start

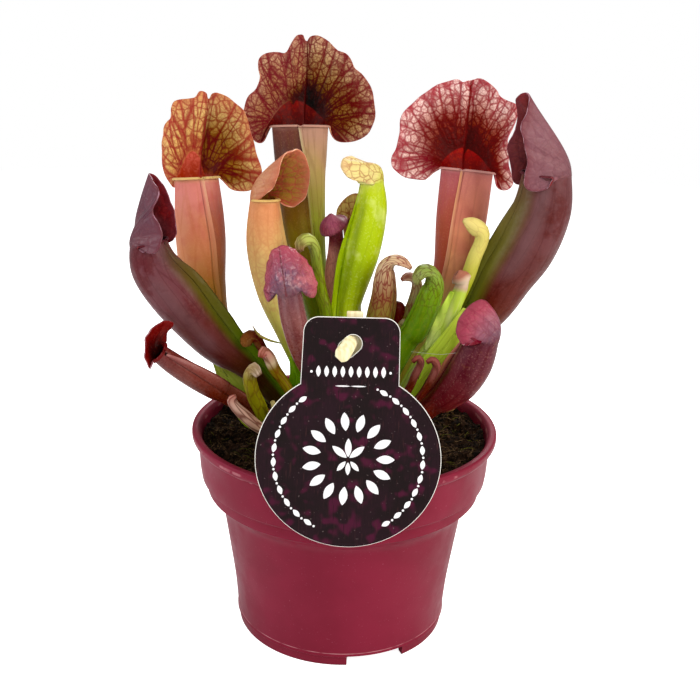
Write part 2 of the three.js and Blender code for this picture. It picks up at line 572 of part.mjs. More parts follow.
pitcherPlant.add(rosette);
addPiece(pitcherPlant, 'rhizome', toGeometry(rhizome), '#4a3426', 0.9);
addPiece(pitcherPlant, 'pot', makePot(), '#9c3048', 0.42);
addPiece(pitcherPlant, 'soil', makeSoil([crownSolid(gap + 0.1), stick(gap), ...feet]), '#2a211b', 1);
addPiece(pitcherPlant, 'tag', makeTag(), '#241118', 0.45);
addPiece(pitcherPlant, 'stake', makeStake(), '#e8d9b0', 0.7);

export default pitcherPlant;
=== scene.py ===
# A potted pitcher plant. Its leaves, peat, pot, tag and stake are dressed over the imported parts.
import math
import random

import bpy
import numpy as np
from mathutils import Matrix, Vector, noise


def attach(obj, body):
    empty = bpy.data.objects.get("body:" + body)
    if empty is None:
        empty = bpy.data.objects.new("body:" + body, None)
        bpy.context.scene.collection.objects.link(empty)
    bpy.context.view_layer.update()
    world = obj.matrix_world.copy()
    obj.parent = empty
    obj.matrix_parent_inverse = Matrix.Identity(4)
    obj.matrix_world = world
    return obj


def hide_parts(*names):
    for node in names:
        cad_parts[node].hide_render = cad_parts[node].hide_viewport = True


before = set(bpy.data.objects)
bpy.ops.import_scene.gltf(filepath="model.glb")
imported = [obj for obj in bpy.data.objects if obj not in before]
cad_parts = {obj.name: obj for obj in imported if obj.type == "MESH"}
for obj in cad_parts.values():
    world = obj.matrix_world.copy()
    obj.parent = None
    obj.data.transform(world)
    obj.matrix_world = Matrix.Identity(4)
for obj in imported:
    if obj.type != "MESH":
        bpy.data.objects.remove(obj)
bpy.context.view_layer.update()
mm = 0.001


class Value:
    # a shader socket that arithmetic can be done with
    def __init__(self, socket):
        self.socket, self.tree = socket, socket.id_data

    def __add__(self, other):
        return calc("ADD", self, other)

    def __sub__(self, other):
        return calc("SUBTRACT", self, other)

    def __rsub__(self, other):
        return calc("SUBTRACT", other, self)

    def __mul__(self, other):
        return calc("MULTIPLY", self, other)

    def __truediv__(self, other):
        return calc("DIVIDE", self, other)

    def __pow__(self, other):
        return calc("POWER", self, other)

    def __gt__(self, other):
        return calc("GREATER_THAN", self, other)

    def __lt__(self, other):
        return calc("LESS_THAN", self, other)

    def __abs__(self):
        return calc("ABSOLUTE", self)


def paint(code):
    # a #rrggbb colour as linear light
    parts = [int(code[k:k + 2], 16) / 255 for k in (1, 3, 5)]
    return tuple(c / 12.92 if c <= 0.04045 else ((c + 0.055) / 1.055) ** 2.4 for c in parts) + (1.0,)


def rowsOf(text):
    # "0 #5f8a10, 0.45 #70880c" as rows of numbers and colours
    return [tuple(part if part[0] == "#" else float(part) for part in row.split())
            for row in text.split(",") if row]


def plug(socket, value):
    # links a value to a socket, or sets the socket to a number or a colour
    if isinstance(value, Value):
        socket.id_data.links.new(value.socket, socket)
    else:
        socket.default_value = paint(value) if isinstance(value, str) else value


def wire(tree, kind, inputs=None, take=0, **settings):
    # a new node's output
    node = tree.nodes.new("ShaderNode" + kind)
    for key, value in settings.items():
        setattr(node, key, value)
    for key, value in (inputs or {}).items():
        plug(node.inputs[key], value)
    return Value(node.outputs[take])


def calc(operation, *values):
    tree = next(value.tree for value in values if isinstance(value, Value))
    return wire(tree, "Math", dict(enumerate(values)), operation=operation)


def vectorMath(operation, first, other=None, take=0):
    inputs = {0: first}
    if other is not None:
        inputs["Scale" if operation == "SCALE" else 1] = other
    return wire(first.tree, "VectorMath", inputs, take, operation=operation)


def apart(value):
    return [Value(part) for part in wire(value.tree, "SeparateXYZ", {0: value}).socket.node.outputs]


def ease(value, low, high, start=0.0, end=1.0):
    # goes smoothly from start to end as value goes from low to high
    return wire(value.tree, "MapRange", {"Value": value, "From Min": low, "From Max": high,
                                         "To Min": start, "To Max": end}, interpolation_type="SMOOTHSTEP")


def within(value, low, full, last, high):
    # 1 between full and last, and 0 below low and above high
    return ease(value, low, full) * ease(value, last, high, 1.0, 0.0)


def cloud(place, scale, detail=2.0, take="Fac"):
    return wire(place.tree, "TexNoise", {"Vector": place, "Scale": scale, "Detail": detail}, take)


def mixColor(factor, first, second, how="MIX"):
    return wire(factor.tree, "Mix", {0: factor, 6: first, 7: second}, 2, data_type="RGBA", blend_type=how)


def ramp(factor, stops):
    color = wire(factor.tree, "ValToRGB", {0: factor})
    bar = color.socket.node.color_ramp
    while len(bar.elements) < len(stops):
        bar.elements.new(0.5)
    for element, (place, code) in zip(bar.elements, stops):
        element.position = place
        element.color = paint(code)
    return color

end

• [TASK DIRECTIONS]: Produce an exact copy of the whole listing.

• [EXERCISE RESPONSE]:
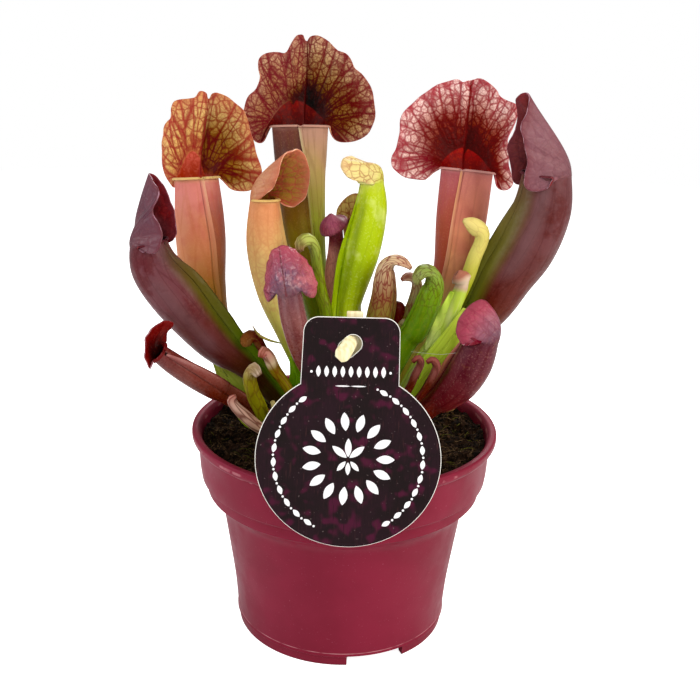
Write part 2 of the three.js and Blender code for this picture. It picks up at line 572 of part.mjs. More parts follow.
pitcherPlant.add(rosette);
addPiece(pitcherPlant, 'rhizome', toGeometry(rhizome), '#4a3426', 0.9);
addPiece(pitcherPlant, 'pot', makePot(), '#9c3048', 0.42);
addPiece(pitcherPlant, 'soil', makeSoil([crownSolid(gap + 0.1), stick(gap), ...feet]), '#2a211b', 1);
addPiece(pitcherPlant, 'tag', makeTag(), '#241118', 0.45);
addPiece(pitcherPlant, 'stake', makeStake(), '#e8d9b0', 0.7);

export default pitcherPlant;
=== scene.py ===
# A potted pitcher plant. Its leaves, peat, pot, tag and stake are dressed over the imported parts.
import math
import random

import bpy
import numpy as np
from mathutils import Matrix, Vector, noise


def attach(obj, body):
    empty = bpy.data.objects.get("body:" + body)
    if empty is None:
        empty = bpy.data.objects.new("body:" + body, None)
        bpy.context.scene.collection.objects.link(empty)
    bpy.context.view_layer.update()
    world = obj.matrix_world.copy()
    obj.parent = empty
    obj.matrix_parent_inverse = Matrix.Identity(4)
    obj.matrix_world = world
    return obj


def hide_parts(*names):
    for node in names:
        cad_parts[node].hide_render = cad_parts[node].hide_viewport = True


before = set(bpy.data.objects)
bpy.ops.import_scene.gltf(filepath="model.glb")
imported = [obj for obj in bpy.data.objects if obj not in before]
cad_parts = {obj.name: obj for obj in imported if obj.type == "MESH"}
for obj in cad_parts.values():
    world = obj.matrix_world.copy()
    obj.parent = None
    obj.data.transform(world)
    obj.matrix_world = Matrix.Identity(4)
for obj in imported:
    if obj.type != "MESH":
        bpy.data.objects.remove(obj)
bpy.context.view_layer.update()
mm = 0.001


class Value:
    # a shader socket that arithmetic can be done with
    def __init__(self, socket):
        self.socket, self.tree = socket, socket.id_data

    def __add__(self, other):
        return calc("ADD", self, other)

    def __sub__(self, other):
        return calc("SUBTRACT", self, other)

    def __rsub__(self, other):
        return calc("SUBTRACT", other, self)

    def __mul__(self, other):
        return calc("MULTIPLY", self, other)

    def __truediv__(self, other):
        return calc("DIVIDE", self, other)

    def __pow__(self, other):
        return calc("POWER", self, other)

    def __gt__(self, other):
        return calc("GREATER_THAN", self, other)

    def __lt__(self, other):
        return calc("LESS_THAN", self, other)

    def __abs__(self):
        return calc("ABSOLUTE", self)


def paint(code):
    # a #rrggbb colour as linear light
    parts = [int(code[k:k + 2], 16) / 255 for k in (1, 3, 5)]
    return tuple(c / 12.92 if c <= 0.04045 else ((c + 0.055) / 1.055) ** 2.4 for c in parts) + (1.0,)


def rowsOf(text):
    # "0 #5f8a10, 0.45 #70880c" as rows of numbers and colours
    return [tuple(part if part[0] == "#" else float(part) for part in row.split())
            for row in text.split(",") if row]


def plug(socket, value):
    # links a value to a socket, or sets the socket to a number or a colour
    if isinstance(value, Value):
        socket.id_data.links.new(value.socket, socket)
    else:
        socket.default_value = paint(value) if isinstance(value, str) else value


def wire(tree, kind, inputs=None, take=0, **settings):
    # a new node's output
    node = tree.nodes.new("ShaderNode" + kind)
    for key, value in settings.items():
        setattr(node, key, value)
    for key, value in (inputs or {}).items():
        plug(node.inputs[key], value)
    return Value(node.outputs[take])


def calc(operation, *values):
    tree = next(value.tree for value in values if isinstance(value, Value))
    return wire(tree, "Math", dict(enumerate(values)), operation=operation)


def vectorMath(operation, first, other=None, take=0):
    inputs = {0: first}
    if other is not None:
        inputs["Scale" if operation == "SCALE" else 1] = other
    return wire(first.tree, "VectorMath", inputs, take, operation=operation)


def apart(value):
    return [Value(part) for part in wire(value.tree, "SeparateXYZ", {0: value}).socket.node.outputs]


def ease(value, low, high, start=0.0, end=1.0):
    # goes smoothly from start to end as value goes from low to high
    return wire(value.tree, "MapRange", {"Value": value, "From Min": low, "From Max": high,
                                         "To Min": start, "To Max": end}, interpolation_type="SMOOTHSTEP")


def within(value, low, full, last, high):
    # 1 between full and last, and 0 below low and above high
    return ease(value, low, full) * ease(value, last, high, 1.0, 0.0)


def cloud(place, scale, detail=2.0, take="Fac"):
    return wire(place.tree, "TexNoise", {"Vector": place, "Scale": scale, "Detail": detail}, take)


def mixColor(factor, first, second, how="MIX"):
    return wire(factor.tree, "Mix", {0: factor, 6: first, 7: second}, 2, data_type="RGBA", blend_type=how)


def ramp(factor, stops):
    color = wire(factor.tree, "ValToRGB", {0: factor})
    bar = color.socket.node.color_ramp
    while len(bar.elements) < len(stops):
        bar.elements.new(0.5)
    for element, (place, code) in zip(bar.elements, stops):
        element.position = place
        element.color = paint(code)
    return color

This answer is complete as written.